The announced approach is significant: alongside the production aspect, an economist and three journalists will be invited to analyse the positioning of low-alcohol wines in the British, German and Italian markets. This is a sign that the project is already being viewed not merely as a curiosity for the winery, but as a strategic dossier, where technique, communication and distribution must advance together.

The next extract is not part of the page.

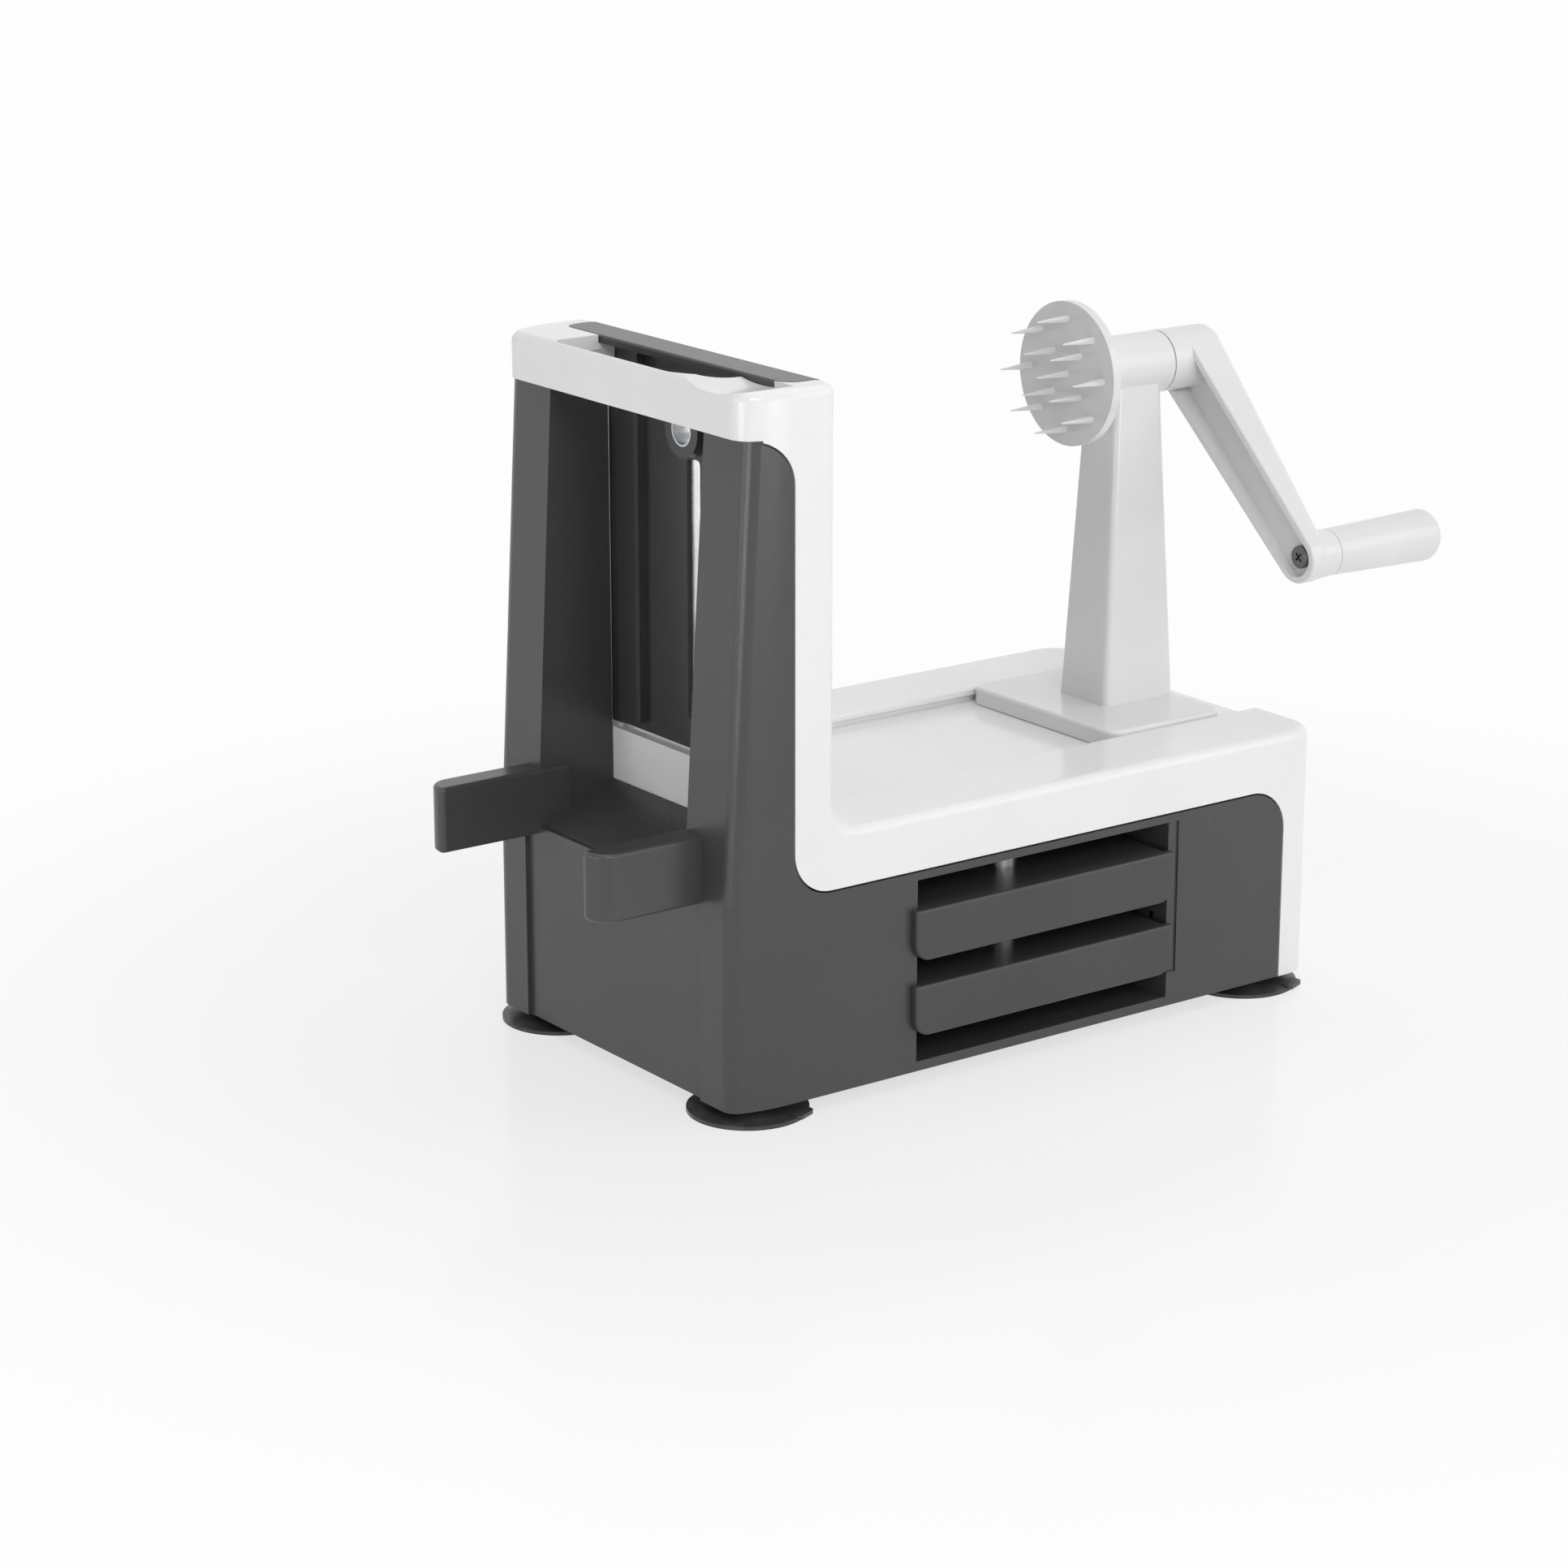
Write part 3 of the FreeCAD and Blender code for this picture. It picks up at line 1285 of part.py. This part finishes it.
def check_all():
    document.recompute()
    faults = []
    for item in document.Objects:
        if any(state in ("Invalid", "Error") for state in item.State):
            parents = [parent.Label for parent in item.InList]
            faults.append(f"{item.Label} in {parents}: {item.State}")
    for body in sub_parts:
        if body.Shape.isNull() or not body.Shape.isValid():
            faults.append(f"{body.Label} has no valid shape")
        elif len(body.Shape.Solids) != 1:
            faults.append(f"{body.Label} has {len(body.Shape.Solids)} solids")
    if faults:
        raise RuntimeError("; ".join(faults))


def write_all():
    os.makedirs("parts", exist_ok=True)
    for body in sub_parts:
        body.Shape.exportStep(f"parts/{body.Label}.step")
        print(f"{body.Label}: {body.Shape.Volume / 1000:.2f} cm3")


build_all()
check_all()
write_all()
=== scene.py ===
# Hand-cranked spiralizer: finishes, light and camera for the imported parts
import json
import math

import bpy
from mathutils import Matrix, Vector

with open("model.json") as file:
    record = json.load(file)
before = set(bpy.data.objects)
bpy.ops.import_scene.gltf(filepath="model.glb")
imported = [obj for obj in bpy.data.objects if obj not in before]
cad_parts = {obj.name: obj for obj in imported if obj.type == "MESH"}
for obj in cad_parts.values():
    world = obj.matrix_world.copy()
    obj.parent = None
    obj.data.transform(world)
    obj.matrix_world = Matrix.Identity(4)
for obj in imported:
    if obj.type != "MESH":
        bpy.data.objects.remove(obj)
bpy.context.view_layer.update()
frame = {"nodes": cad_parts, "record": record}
print("loaded", len(frame["nodes"]), "parts")

colourMix = {"low": 6, "high": 7, "out": 2}  # the colour sockets of a Mix node
speck = {"core": 0.08, "edge": 0.24, "softness": 0.004}  # in widths of one cell
white = (1, 1, 1, 1)


class Wire:  # one output of a node; arithmetic on it adds Math nodes
    def __init__(self, finish, socket):
        self.finish = finish
        self.socket = socket

    def sum(self, operation, *values):
        return self.finish.node("ShaderNodeMath", {"operation": operation}, dict(enumerate(values)))

    def __add__(self, other):
        return self.sum("ADD", self, other)

    def __radd__(self, other):
        return self.sum("ADD", other, self)

    def __sub__(self, other):
        return self.sum("SUBTRACT", self, other)

    def __rsub__(self, other):
        return self.sum("SUBTRACT", other, self)

    def __mul__(self, other):
        return self.sum("MULTIPLY", self, other)

    def __rmul__(self, other):
        return self.sum("MULTIPLY", other, self)

    def larger(self, other):
        return self.sum("MAXIMUM", self, other)

    def between(self, low, high):  # 0 at low, 1 at high, smooth in between
        settings = {"interpolation_type": "SMOOTHSTEP"}
        sockets = {"Value": self, "From Min": low, "From Max": high}
        return self.finish.node("ShaderNodeMapRange", settings, sockets)

    def at(self, name):  # another output of the same node
        return Wire(self.finish, self.socket.node.outputs[name])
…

And it is precisely the market that emerges as the true test during the meeting. There is talk of shrinking profit margins, of increasingly complex exports, of pressures linked to the geopolitical context, and of the ever-growing influence of large-scale retailers in determining the final price and the perception of value. In this context, the risk highlighted is that of a disconnect between marketing narrative and the shop shelf: a wine promoted as a quality product that then ends up on the shelf at a price incompatible with that positioning. It is a well-known issue in the sector, but here it is addressed with particular clarity, as it also directly concerns the future of low-alcohol wines.

New market trends

From a geographical perspective, the picture that emerges is quite clear: limited exposure to the United States and greater dynamism in Germany and, above all, in the United Kingdom. These are, at least according to the findings of the comparison, the markets to watch in order to gauge the project’s commercial viability. And whilst the consortium primarily claims a role of vision, coordination and synthesis amongst the companies, it is clear that the success of the operation will depend on the companies’ ability to convey that narrative to the market in a coherent manner, without it becoming diluted along the supply chain.

Climate scenario

Finally, there is one last factor, perhaps the most interesting, as it links viticulture with the climate. Fifteen years ago, producing wines of this type naturally would have been much more difficult, due to excessively high acidity. Today, however, climate change is making viable an approach that in the past seemed marginal or impractical. In other words, naturally low-alcohol wine does not arise solely from market demand: it also stems from new agronomic conditions, which are prompting regions to rethink the style, balance and language of wine.

If maintained at this level of consistency — vineyard, identity, technique, positioning — the consortium’s venture could signify something broader for Italian wine. Not merely that there is a market for lower-alcohol bottles, but that the most interesting response, at least in certain regions, may not be industrial reduction, but rather a different concept of ripeness, balance and style.